About the Assam – Mizoram Border Dispute
- Mizoram borders Assam’s Barak Valley and the boundary between present-day Assam and Mizoram is 165 km long. Both states border Bangladesh.
- The boundary issue between present-day Assam and Mizoram dates back to the colonial era when inner lines were demarcated according to the administrative needs of British Raj.
- Assam became a constituent state of India in 1950 and lost much of its territory to new states that emerged from within its borders between the early 1960s and the early 1970s.
- Mizoram was granted statehood in 1987 by the State of Mizoram Act, 1986.
- The Assam-Mizoram dispute stems from a notification of 1875 that differentiated Lushai Hills (During colonial times, Mizoram was known as Lushai Hills) from the plains of Cachar, and another of 1933 that demarcates a boundary between Lushai Hills and Manipur.
- Mizoram believes the boundary should be demarcated on the basis of the 1875 notification, which is derived from the Bengal Eastern Frontier Regulation (BEFR) Act, 1873.
- According to an agreement between the governments of Assam and Mizoram, the status quo should be maintained in no man’s land in the border area.

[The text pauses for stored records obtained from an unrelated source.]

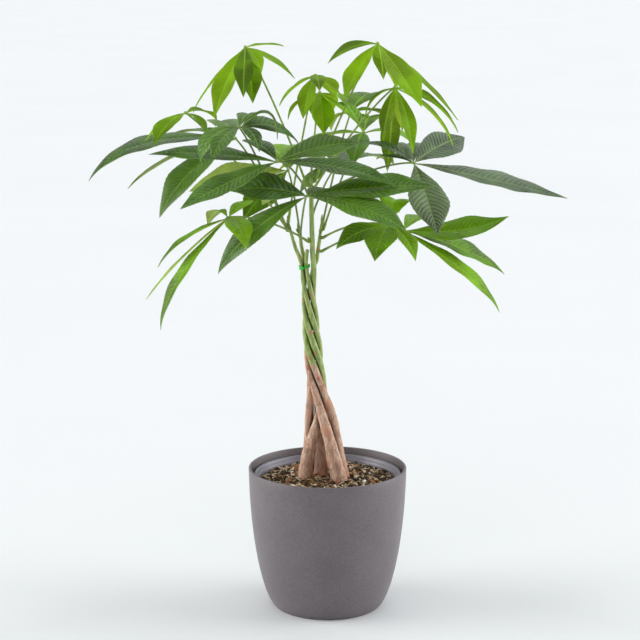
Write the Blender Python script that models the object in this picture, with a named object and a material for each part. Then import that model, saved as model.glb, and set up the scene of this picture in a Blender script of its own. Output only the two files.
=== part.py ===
"""Potted money tree: five stems twisted into one trunk, palmate leaves, a grow pot and a cover pot.

The origin is the centre of the cover pot's foot, +Z is up, and all sizes are in metres.
"""

import math
from collections import namedtuple

import bmesh
import bpy
from mathutils import Matrix, Vector

TURN = math.tau
CLEARANCE = 0.0003
WELD = 0.000001

# Cover pot
POT_HEIGHT = 0.181
POT_RIM_RADIUS = 0.100
POT_FOOT_RADIUS = 0.067
POT_WALL = 0.0032
POT_FLOOR = 0.006
POT_SIDES = 48

# Grow pot, standing on the cover pot's floor
LINER_FOOT = POT_FLOOR + CLEARANCE
LINER_TOP = 0.173
LINER_SKIRT = 0.162
LINER_LIP_RADIUS = 0.0935
LINER_NECK_RADIUS = 0.0872
LINER_FOOT_RADIUS = 0.0620
LINER_WALL = 0.0016
LINER_SIDES = 40
DRAIN_HOLES = 4
DRAIN_RING_RADIUS = 0.040
DRAIN_RADIUS = 0.005

# Potting mix
SOIL_EDGE_HEIGHT = 0.160
SOIL_CROWN_HEIGHT = 0.167
SOCKET_GAP = 0.0013
SOCKET_OVERSHOOT = 0.030

# Trunk: five stems that stand on spread legs and join in a tight twisted ring above them
STEM_FOOT_HEIGHT = 0.130
STEM_BASE_HEIGHT = 0.160
ROPE_TOP_HEIGHT = 0.404
ROPE_STEP = 0.0125
# Height, sideways lean, stem radius and ring radius of the twisted part
TRUNK = [
    (0.228, -0.006, 0.0063, 0.0147),
    (0.279, -0.0125, 0.0045, 0.0088),
    (0.343, -0.019, 0.0040, 0.0078),
    (0.404, -0.0235, 0.0030, 0.0060),
]
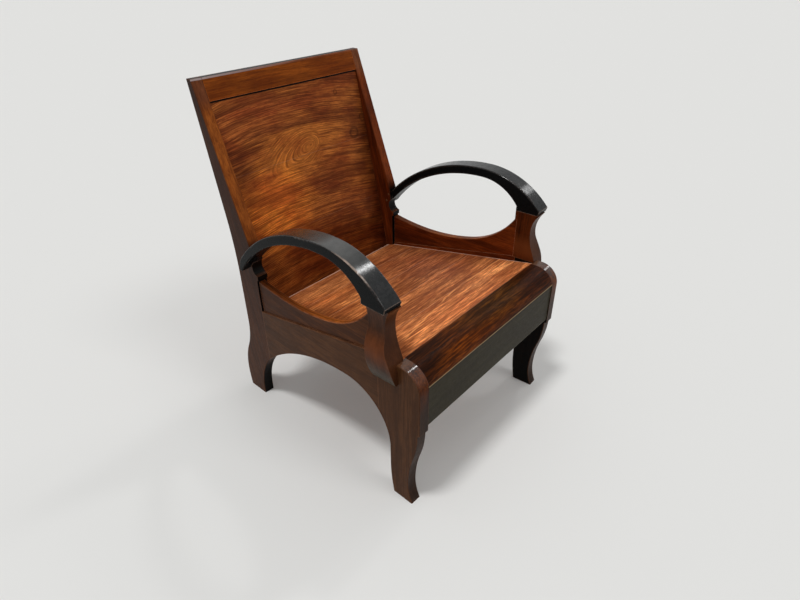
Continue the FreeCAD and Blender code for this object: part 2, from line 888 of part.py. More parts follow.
def make_rear_post(name, side):
    """Rear leg and back upright in one, splayed at the foot and raked above the seat."""
    body = new_body(f"rear_post_{name}")
    bend = (post_ankle + post_back) / 2
    bend_height = (d.post_ankle_height + d.post_back_height) / 2
    outline = [
        (d.post_joint, d.arch_rear_height, "upright_end"),
        (post_toe, d.post_toe_height),
        (post_toe, NONE),
        (post_heel, NONE, "upright_end"),
        (post_ankle, d.post_ankle_height, "upright_start"),
        (bend, bend_height, "upright_end"),
        (post_back, d.post_back_height),
        (post_back, d.post_bend_height, "upright_start"),
        (post_rear(d.post_straight_height), d.post_straight_height),
        (post_top_rear, d.post_top),
        (post_top_rear - d.post_top_depth, d.post_top),
        (post_shoulder, post_shoulder_height),
        (scoop_top, scoop_top_height, "through", scoop_deep, scoop_deep_height),
        (nib_tip, nib_height),
        (nib_tip, nib_bottom),
        (d.post_joint, nib_bottom),
    ]
    plank = side_slab(body, "plank", side, NONE, d.plank, outline)

    def square_edge(start, end):
        near_nib = max(start[1], end[1]) < post_shoulder_height.value + d.joint_gap.value
        above_arch = min(start[1], end[1]) > d.arch_rear_height.value - d.joint_gap.value
        forward = max(start[0], end[0]) < scoop_deep.value + d.joint_gap.value
        return near_nib and above_arch and forward

    soften(body, plank, side, "Chamfer", d.arris, square_edge)
    side_slab(body, "rail_slot", side, d.rail_tenon_inset, d.rail_tenon_thickness,
              rail_rear_tenon(), "Pocket")
    side_slab(body, "arm_slot", side, d.arm_tenon_inset, d.arm_tenon_thickness, arm_tenon(),
              "Pocket")
    side_slab(body, "panel_groove", side, d.plank - d.panel_housing, d.plank, panel_groove(),
              "Pocket")
    end_slot(body, "top_rail_slot", side, top_rail_tenon())
    end_slot(body, "lower_rail_slot", side, lower_rail_tenon())
    side_holes(body, "peg_holes", side, d.plank - d.peg_length, d.plank, post_peg_places(),
               d.peg_radius)
    side_holes(body, "pin_holes", side, NONE, d.plank, arm_pin_places(), d.pin_radius)
    extrude(rear_circles(body, "top_peg_hole", [side]), "Pocket", d.top_peg_length, True)
    return body


def make_side_board(name, side):
    """Thin board between stump and post, with the hollow top edge under the arm."""
    body = new_body(f"side_board_{name}")
    front = d.rail_shelf - d.side_board_housing
    rear = side_board_rear + d.tenon_root
    reach = side_board_rear - side_board_low
    rise = side_board_rear_height - side_board_low_height
    rear_radius = (reach * reach + rise * rise) / (2 * rise)
    far = rear - side_board_low
    rear_height = (side_board_low_height + rear_radius
                   - root(rear_radius * rear_radius - far * far))
    outline = [
        (front, d.leg_top),
        (d.rail_shelf, d.leg_top),
        (rear, rail_top(rear)),
        (rear, rear_height, "level_end"),
        (side_board_low, side_board_low_height, "level_start"),
        (side_board_bend, side_board_bend_height, "on"),
        (d.rail_shelf, side_board_front_height),
        (front, side_board_front_height),
    ]
    board = side_slab(body, "board", side, d.side_board_inset, d.side_board_thickness, outline)

    def square_edge(start, end):
        low = min(start[1], end[1]) < side_board_low_height.value - d.joint_gap.value
        housed = max(start[0], end[0]) < d.rail_shelf.value + d.joint_gap.value
        return low or housed

    soften(body, board, side, "Chamfer", d.arris, square_edge)
    cut_square(body, "rear_end", side, side_board_rear, rear + d.overrun)
    third = d.side_board_thickness / 3
    side_slab(body, "tongue", side, d.side_board_inset + third, third, side_board_tongue())
    return body


# Arm stumps and armrests


def cheek_outline():
    """Front view of what is cut from the outside of the stump: neck, belly and swept foot."""
    middle = (d.stump_neck_stand + d.stump_belly_stand) / 2
    middle_height = (stump_neck_height + stump_widest_height) / 2
    far = d.stump_belly_stand + 2 * d.overrun
    low = stump_foot_height - d.overrun
    high = stump_top + d.overrun
    return [
        (d.stump_foot_stand, low),
        (far, low),
        (far, high),
        (d.stump_top_stand, high),
        (d.stump_top_stand, stump_top, "upright_end"),
        (d.stump_neck_stand, stump_neck_height, "upright_start"),
        (middle, middle_height, "upright_end"),
        (d.stump_belly_stand, stump_widest_height, "upright_start"),
        (d.stump_foot_stand, stump_foot_height),
    ]


def make_arm_stump(name, side):
    """Shaped stump that stands on the side frame and laps down outside the leg."""
    body = new_body(f"arm_stump_{name}")
    outline = [
        (d.rail_shelf, stump_foot_height),
        (d.rail_shelf, stump_top),
        (d.stump_lip, stump_top, "upright_end"),
        (d.stump_neck, stump_neck_height, "upright_start"),
        (d.stump_swell, stump_swell_height, "upright_end"),
        (d.stump_belly, stump_belly_height),
        (d.stump_belly, stump_point_height),
    ]
    stand = d.stump_belly_stand + d.overrun
    side_slab(body, "block", side, -stand, stand + d.stump_inner, outline)
    cheek = sketch_on(body, "XZ_Plane", "cheek")
    turn_with_frame(cheek, side)
    bind(cheek, "AttachmentOffset.Base.x",
         side * (d.front_half_width + d.overrun * taper_sin))
    bind(cheek, "AttachmentOffset.Base.z", toe_setback + d.overrun * taper_cos)
    draw(cheek, [(side * step[0], *step[1:]) for step in cheek_outline()])
    extrude(cheek, "Pocket", d.rail_shelf + 2 * d.overrun)
    below = box_outline(d.stump_belly - d.overrun, d.rail_shelf + d.overrun,
                        stump_foot_height - d.overrun, d.leg_top)
    side_slab(body, "lap", side, NONE, d.plank, below, "Pocket")
    housing = box_outline(d.rail_shelf - d.side_board_housing, d.rail_shelf + d.overrun, d.leg_top,
                          side_board_front_height)
    side_slab(body, "board_slot", side, d.side_board_inset, d.plank, housing, "Pocket")
    extrude(plan_circles(body, "leg_dowel_holes", side, leg_dowel_distances(), d.leg_top),
            "Pocket", d.dowel_half_length, True)
    extrude(plan_circles(body, "arm_dowel_holes", side, arm_dowel_distances(), stump_top),
            "Pocket", d.dowel_half_length)
    return body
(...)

- In the Northeast’s complex boundary equations, clashes between Assam and Mizoram residents are less frequent than they are between other neighbouring states of Assam, like with Nagaland.
Assam-Nagaland: Nagaland shares a 500-km boundary with Assam and achieved statehood in December 1963 and was formed out of the Naga Hills district of Assam and Arunachal Pradesh (then North-East Frontier Agency). Violent clashes and armed conflicts, marked by killings, have occurred on the Assam-Nagaland border since 1965.